Bing Comes To The iPhone Via Robotvision

Bing is beginning to find its way onto the iPhone through apps that build on top of its APIs. One that just hit the iTunes Store is an augmented reality app called Robotvision (iTunes link). Like other AR apps, it uses the video camera on the iPhone 3GS, as well as the GPS and the compass to bring up data about nearby restaurants and shops, including reviews. It gets this local business data from Microsoft’s Bing search engine.

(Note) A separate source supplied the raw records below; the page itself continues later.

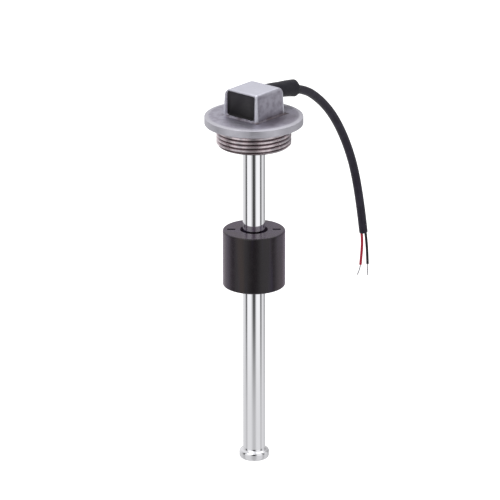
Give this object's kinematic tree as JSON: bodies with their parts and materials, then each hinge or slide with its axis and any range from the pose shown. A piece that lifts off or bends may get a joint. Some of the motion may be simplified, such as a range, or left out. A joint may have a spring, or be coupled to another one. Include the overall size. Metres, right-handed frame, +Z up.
{
  "type": "water level sensor",
  "caption": "Float level sensor: threaded flange plug with a square potted cable head, and a reed stem on which a round float slides.",
  "frame": {"origin": "centre of the flange's underside, on the thread's axis", "axes": "+Z up along the stem, from the tank out through the head; the cable leaves the head at 50 degrees from +X towards +Y"},
  "size_m": [0.094, 0.1053, 0.221],
  "materials": {
    "cast_metal": "satin cast surface with fine grain, machined thread",
    "potting": "poured black resin, slightly glossy",
    "polished_steel": "polished stainless tube and turned cap",
    "float_rubber": "dense black closed-cell rubber, soft sheen",
    "magnet": "sintered ferrite bar, dull",
    "board": "green circuit board",
    "reed_glass": "clear glass capsule",
    "reed_metal": "plated reed blades",
    "resistor": "chip resistor, dull black top",
    "cable_jacket": "black flexible jacket, soft sheen",
    "sleeve": "black shrunk sleeve, soft sheen",
    "red_insulation": "red wire insulation",
    "black_insulation": "black wire insulation",
    "tinned_wire": "tinned copper strands"
  },
  "bodies": {
    "sensor_body": {"mounting_plug": "cast_metal", "head_potting": "potting", "stem_tube": "polished_steel", "end_cap": "polished_steel", "reed_board": "board", "inner_red_wire": "red_insulation", "inner_black_wire": "black_insulation", "cable_sleeve": "sleeve", "cable": "cable_jacket", "red_lead": "red_insulation", "black_lead": "black_insulation", "red_lead_tip": "tinned_wire", "black_lead_tip": "tinned_wire", "reed_glass_1": "reed_glass", "reed_blades_1": "reed_metal", "resistor_1": "resistor", "reed_glass_2": "reed_glass", "reed_blades_2": "reed_metal", "resistor_2": "resistor", "reed_glass_3": "reed_glass", "reed_blades_3": "reed_metal", "resistor_3": "resistor", "reed_glass_4": "reed_glass", "reed_blades_4": "reed_metal", "resistor_4": "resistor", "reed_glass_5": "reed_glass", "reed_blades_5": "reed_metal", "resistor_5": "resistor", "reed_glass_6": "reed_glass", "reed_blades_6": "reed_metal", "resistor_6": "resistor", "reed_glass_7": "reed_glass", "reed_blades_7": "reed_metal", "resistor_7": "resistor", "reed_glass_8": "reed_glass", "reed_blades_8": "reed_metal", "resistor_8": "resistor"},
    "float": {"float_body": "float_rubber", "float_magnet_left": "magnet", "float_magnet_right": "magnet"}
  },
  "joints": [
    {"name": "float_slide", "type": "slide", "parent": "sensor_body", "child": "float", "axis": [0, 0, 1], "range_m": [-0.0994, 0.05]}
  ]
}
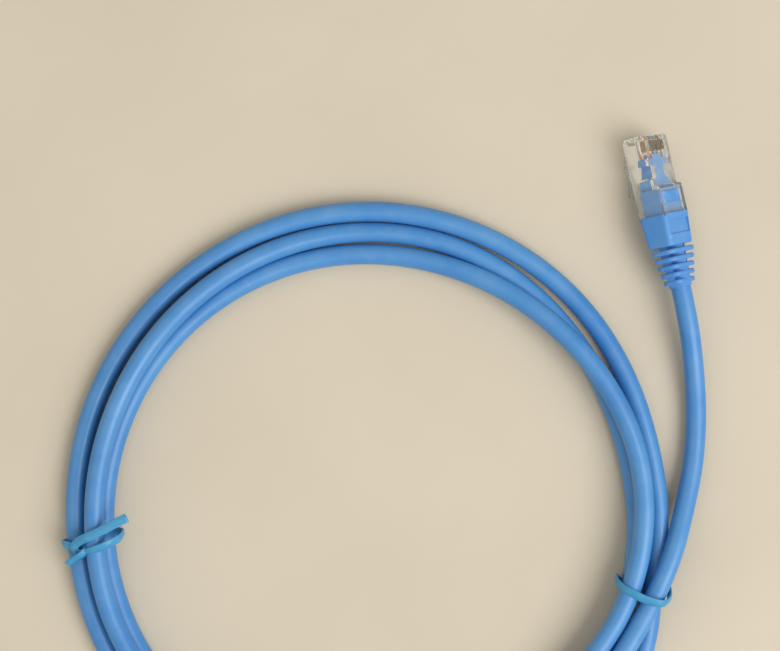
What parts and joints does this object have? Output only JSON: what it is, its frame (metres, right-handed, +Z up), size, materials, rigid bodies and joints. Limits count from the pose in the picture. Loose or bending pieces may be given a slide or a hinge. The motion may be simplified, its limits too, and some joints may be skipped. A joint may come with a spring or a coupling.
{
  "type": "network patch lead",
  "caption": "Network patch lead wound in a flat coil held by wire ties, with a clear latching plug and a ribbed strain-relief boot on each end.",
  "frame": {"origin": "on the surface that the lead lies on, under the middle of the whole lead", "axes": "+Z up, along the axis of the coil; +Y from plug b towards plug a, along the lead's longest side"},
  "size_m": [0.1718, 0.2013, 0.014],
  "materials": {
    "clear_polycarbonate": "clear moulded polycarbonate, polished faces",
    "boot_pvc": "soft satin moulded PVC",
    "cable_jacket": "smooth extruded PVC, low gloss",
    "contact_gold": "gold flash over nickel",
    "tie_plastic": "satin light blue PVC",
    "tie_steel": "drawn galvanised wire",
    "insulation_white_orange": "smooth extruded polyethylene",
    "insulation_orange": "smooth extruded polyethylene",
    "insulation_white_green": "smooth extruded polyethylene",
    "insulation_blue": "smooth extruded polyethylene",
    "insulation_white_blue": "smooth extruded polyethylene",
    "insulation_green": "smooth extruded polyethylene",
    "insulation_white_brown": "smooth extruded polyethylene",
    "insulation_brown": "smooth extruded polyethylene"
  },
  "bodies": {
    "lead": {"cable_coil": "cable_jacket", "cable_tail_a": "cable_jacket", "cable_tail_b": "cable_jacket", "plug_a_boot": "boot_pvc", "plug_a_conductor_1_white_orange": "insulation_white_orange", "plug_a_conductor_2_orange": "insulation_orange", "plug_a_conductor_3_white_green": "insulation_white_green", "plug_a_conductor_4_blue": "insulation_blue", "plug_a_conductor_5_white_blue": "insulation_white_blue", "plug_a_conductor_6_green": "insulation_green", "plug_a_conductor_7_white_brown": "insulation_white_brown", "plug_a_conductor_8_brown": "insulation_brown", "plug_a_contact_1": "contact_gold", "plug_a_contact_2": "contact_gold", "plug_a_contact_3": "contact_gold", "plug_a_contact_4": "contact_gold", "plug_a_contact_5": "contact_gold", "plug_a_contact_6": "contact_gold", "plug_a_contact_7": "contact_gold", "plug_a_contact_8": "contact_gold", "plug_a_housing": "clear_polycarbonate", "plug_a_jacket_end": "cable_jacket", "plug_b_boot": "boot_pvc", "plug_b_conductor_1_white_orange": "insulation_white_orange", "plug_b_conductor_2_orange": "insulation_orange", "plug_b_conductor_3_white_green": "insulation_white_green", "plug_b_conductor_4_blue": "insulation_blue", "plug_b_conductor_5_white_blue": "insulation_white_blue", "plug_b_conductor_6_green": "insulation_green", "plug_b_conductor_7_white_brown": "insulation_white_brown", "plug_b_conductor_8_brown": "insulation_brown", "plug_b_contact_1": "contact_gold", "plug_b_contact_2": "contact_gold", "plug_b_contact_3": "contact_gold", "plug_b_contact_4": "contact_gold", "plug_b_contact_5": "contact_gold", "plug_b_contact_6": "contact_gold", "plug_b_contact_7": "contact_gold", "plug_b_contact_8": "contact_gold", "plug_b_housing": "clear_polycarbonate", "plug_b_jacket_end": "cable_jacket", "tie_left_strap": "tie_plastic", "tie_left_wire": "tie_steel", "tie_right_strap": "tie_plastic", "tie_right_wire": "tie_steel"},
    "latch_a": {"plug_a_latch": "clear_polycarbonate"},
    "latch_b": {"plug_b_latch": "clear_polycarbonate"}
  },
  "joints": [
    {"name": "plug_a_latch_press", "type": "hinge", "parent": "lead", "child": "latch_a", "pos_m": [0.06617, 0.0964, 0.00402], "axis": [-0.6268, -0.1424, 0.766], "range_deg": [0, 11], "stiffness_Nm_per_rad": 0.1},
    {"name": "plug_b_latch_press", "type": "hinge", "parent": "lead", "child": "latch_b", "pos_m": [0.06196, -0.09811, 0.0091], "axis": [-0.9976, 0.0698, 0], "range_deg": [0, 11], "stiffness_Nm_per_rad": 0.1}
  ]
}
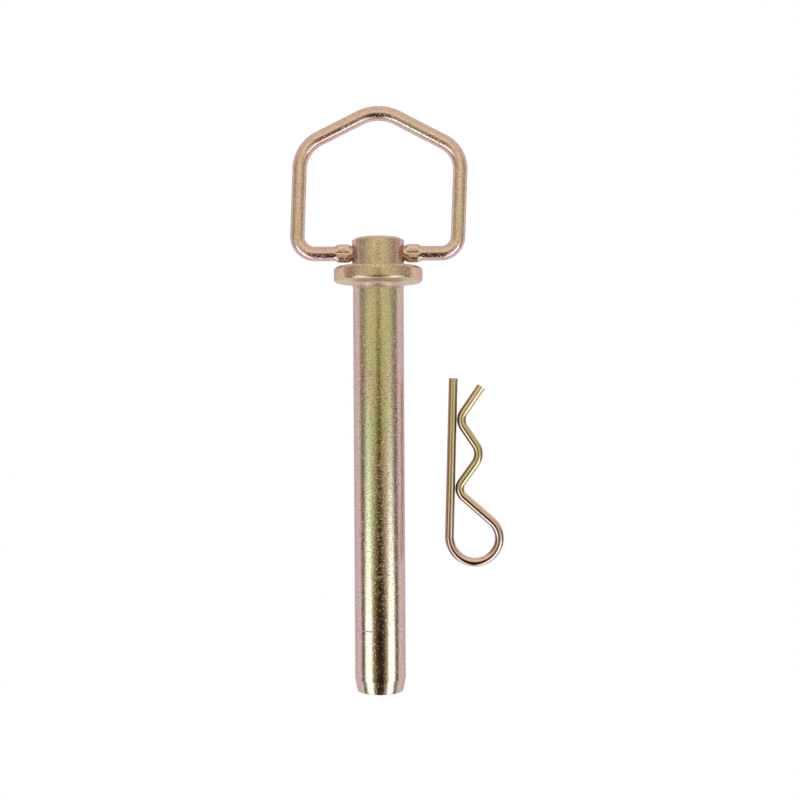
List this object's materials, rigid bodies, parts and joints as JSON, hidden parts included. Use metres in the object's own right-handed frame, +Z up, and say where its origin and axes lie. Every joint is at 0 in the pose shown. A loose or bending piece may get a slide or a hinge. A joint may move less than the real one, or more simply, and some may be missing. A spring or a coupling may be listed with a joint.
{
  "type": "hitch pin with swivel handle and R-clip",
  "caption": "Round hitch pin with a collar and head boss, a swinging pentagonal wire handle, and a loose R-clip that passes through a cross-hole near the tip.",
  "frame": {"origin": "on the surface that the set lies on, under the middle of the whole set's bounding box", "axes": "+Y along the pin towards its head, in plan; +X across the pin towards the side where the clip lies; +Z up from the surface. The pin rests on its collar's rim and its tip, so its own axis rises 2.75 degrees towards the head."},
  "size_m": [0.094, 0.2558, 0.0389],
  "materials": {
    "pin_plate": "yellow chromate zinc plate over a forged surface, finely pitted, faint green and pink iridescence",
    "handle_plate": "yellow chromate zinc plate on drawn wire, pinkish beige",
    "clip_plate": "yellow chromate zinc plate on smooth spring wire, warmer gold"
  },
  "bodies": {
    "pin": {"hitch_pin": "pin_plate"},
    "handle": {"swivel_handle": "handle_plate"},
    "clip": {"clip_straight_leg": "clip_plate"},
    "clip_spring": {"clip_spring_leg": "clip_plate"}
  },
  "joints": [
    {"name": "handle_swing", "type": "hinge", "parent": "pin", "child": "handle", "pos_m": [-0.00849, 0.06343, 0.01993], "axis": [1, 0, 0], "range_deg": [-166, 166]},
    {"name": "clip_lift", "type": "slide", "parent": "pin", "child": "clip", "axis": [0, 0, 1], "range_m": [0, 0.05]},
    {"name": "clip_spread", "type": "hinge", "parent": "clip", "child": "clip_spring", "pos_m": [0.03159, -0.07255, 0.002], "axis": [0, 0, -1], "range_deg": [0, 9], "stiffness_Nm_per_rad": 20}
  ]
}
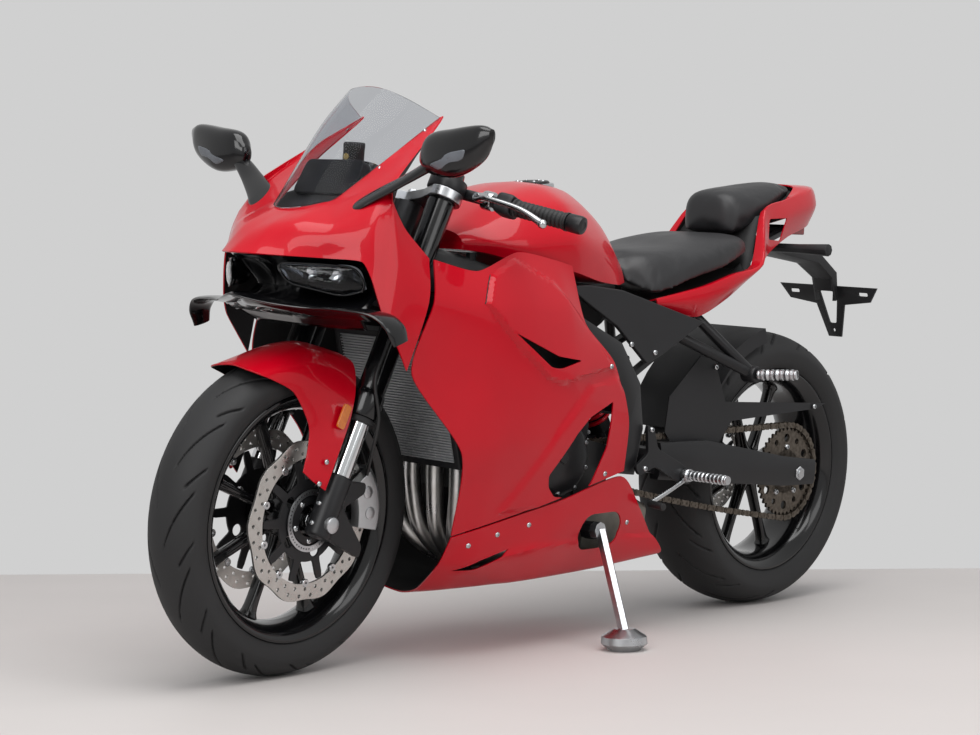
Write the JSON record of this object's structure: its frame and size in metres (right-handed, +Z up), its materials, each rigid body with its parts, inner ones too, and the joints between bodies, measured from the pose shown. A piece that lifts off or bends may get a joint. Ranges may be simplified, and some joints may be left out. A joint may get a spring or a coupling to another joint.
{
  "type": "sport bike",
  "caption": "Sport bike with full fairing, clip-on bars, perforated discs and chain drive, leaning on its side stand with the bars turned a little to the left.",
  "frame": {"origin": "middle of the box on the ground that the bike stands on", "axes": "+X forward, +Y to the rider's left, +Z up; the bike leans 4 degrees towards +Y on its side stand"},
  "size_m": [2.035, 0.8236, 1.0971],
  "materials": {
    "red_paint": "gloss",
    "black_gloss": "gloss",
    "black_plastic": "matte",
    "black_frame": "satin",
    "vinyl": "matte",
    "rubber": "matte",
    "aluminium": "satin",
    "steel": "satin",
    "chain_steel": "satin",
    "grey_lens": "gloss",
    "red_lens": "gloss"
  },
  "bodies": {
    "chassis": {"belly_pan": "red_paint", "dashboard": "black_plastic", "drive_chain": "chain_steel", "engine": "black_frame", "exhaust": "steel", "fairing_left": "red_paint", "fairing_right": "red_paint", "footrest_left": "black_frame", "footrest_right": "black_frame", "fuel_tank": "red_paint", "lamp_unit": "black_plastic", "main_frame": "black_frame", "mirror_left": "black_plastic", "mirror_right": "black_plastic", "nose_cowl": "red_paint", "nose_wing": "black_gloss", "pillion_seat": "vinyl", "plate_bracket": "black_plastic", "radiator": "black_plastic", "rear_axle": "aluminium", "rear_caliper": "aluminium", "rear_hugger": "black_plastic", "rear_shock": "steel", "rider_seat": "vinyl", "side_cover_left": "black_plastic", "side_cover_right": "black_plastic", "subframe": "black_frame", "swingarm": "black_frame", "tail_cowl": "red_paint", "tail_lamp": "red_lens", "windscreen": "grey_lens"},
    "steering": {"brake_lever": "aluminium", "clutch_lever": "aluminium", "fork_slider_left": "aluminium", "fork_slider_right": "aluminium", "fork_tube_left": "black_gloss", "fork_tube_right": "black_gloss", "front_axle": "aluminium", "front_caliper_left": "aluminium", "front_caliper_right": "aluminium", "front_mudguard": "red_paint", "handlebar_left": "black_plastic", "handlebar_right": "black_plastic", "triple_clamps": "aluminium"},
    "front_wheel": {"front_disc_left": "steel", "front_disc_right": "steel", "front_rim": "black_gloss", "front_tyre": "rubber"},
    "rear_wheel": {"rear_disc": "steel", "rear_rim": "black_gloss", "rear_sprocket": "steel", "rear_tyre": "rubber"},
    "stand": {"side_stand": "aluminium"}
  },
  "joints": [
    {"name": "steering", "type": "hinge", "parent": "chassis", "child": "steering", "pos_m": [0.69178, -0.04998, 0.28686], "axis": [-0.4147, 0.0635, 0.9077], "range_deg": [-29.5, 20.5]},
    {"name": "front_wheel_spin", "type": "hinge", "parent": "steering", "child": "front_wheel", "pos_m": [0.71899, -0.04676, 0.29907], "axis": [-0.0714, 0.9922, -0.102], "continuous": true},
    {"name": "rear_wheel_spin", "type": "hinge", "parent": "chassis", "child": "rear_wheel", "pos_m": [-0.68593, -0.04806, 0.31423], "axis": [0, 0.9976, -0.0698], "continuous": true},
    {"name": "side_stand_fold", "type": "hinge", "parent": "chassis", "child": "stand", "pos_m": [0.02958, 0.12237, 0.22843], "axis": [-0.0498, 0.9988, 0.0001], "range_deg": [0, 100]}
  ]
}
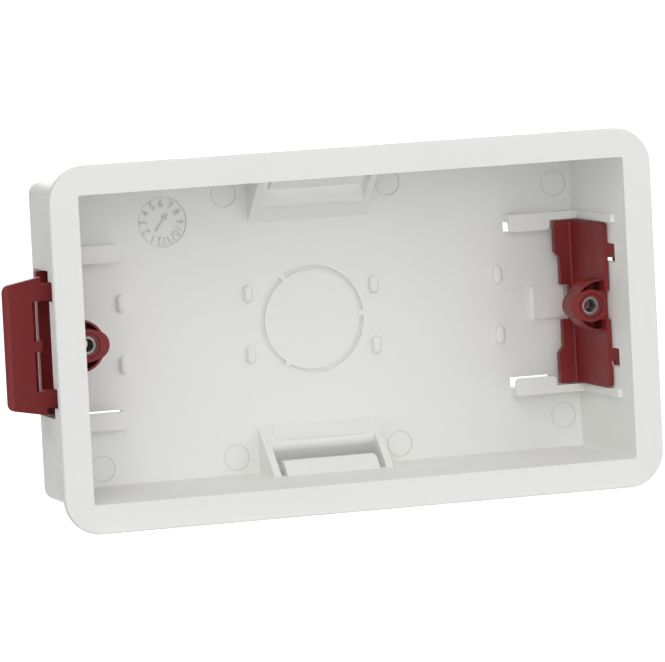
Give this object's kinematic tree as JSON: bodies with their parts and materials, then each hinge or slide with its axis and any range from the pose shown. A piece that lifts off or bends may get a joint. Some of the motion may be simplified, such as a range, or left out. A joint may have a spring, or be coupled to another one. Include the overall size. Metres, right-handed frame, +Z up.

Once you find a place nearby, you can call it the business from within the app. A lot of this functionality is already in the current Yelp iPhone app hidden as an Easter Egg, but Robotvision has some nice extra features. For instance, a feature is triggered by looking down at the screen, which shows the business and others like it as pins on a map. You can toggle back and forth between augmented reality view and map view depending on how the phone is positioned. (see video demo below).

Robotvision also shows you nearby Tweets and geo-tagged Flickr photos. I’m not sure how useful these are in an augmented-reality app. Basically, these are best suited for surfacing information about a place directly in your view or right around the corner. There are plenty of Twitter apps, like Twinkle, that show you nearby Tweets. For the most part these are pretty useless unless they are people you know. I guess it would be cool to be able to point your phone’s camera to a crowd and see related Tweets from people in that crowd, but Robotvision isn’t quite that advanced yet.

Last month, Microsoft announced its Bing iPhone SDK, which this app is using.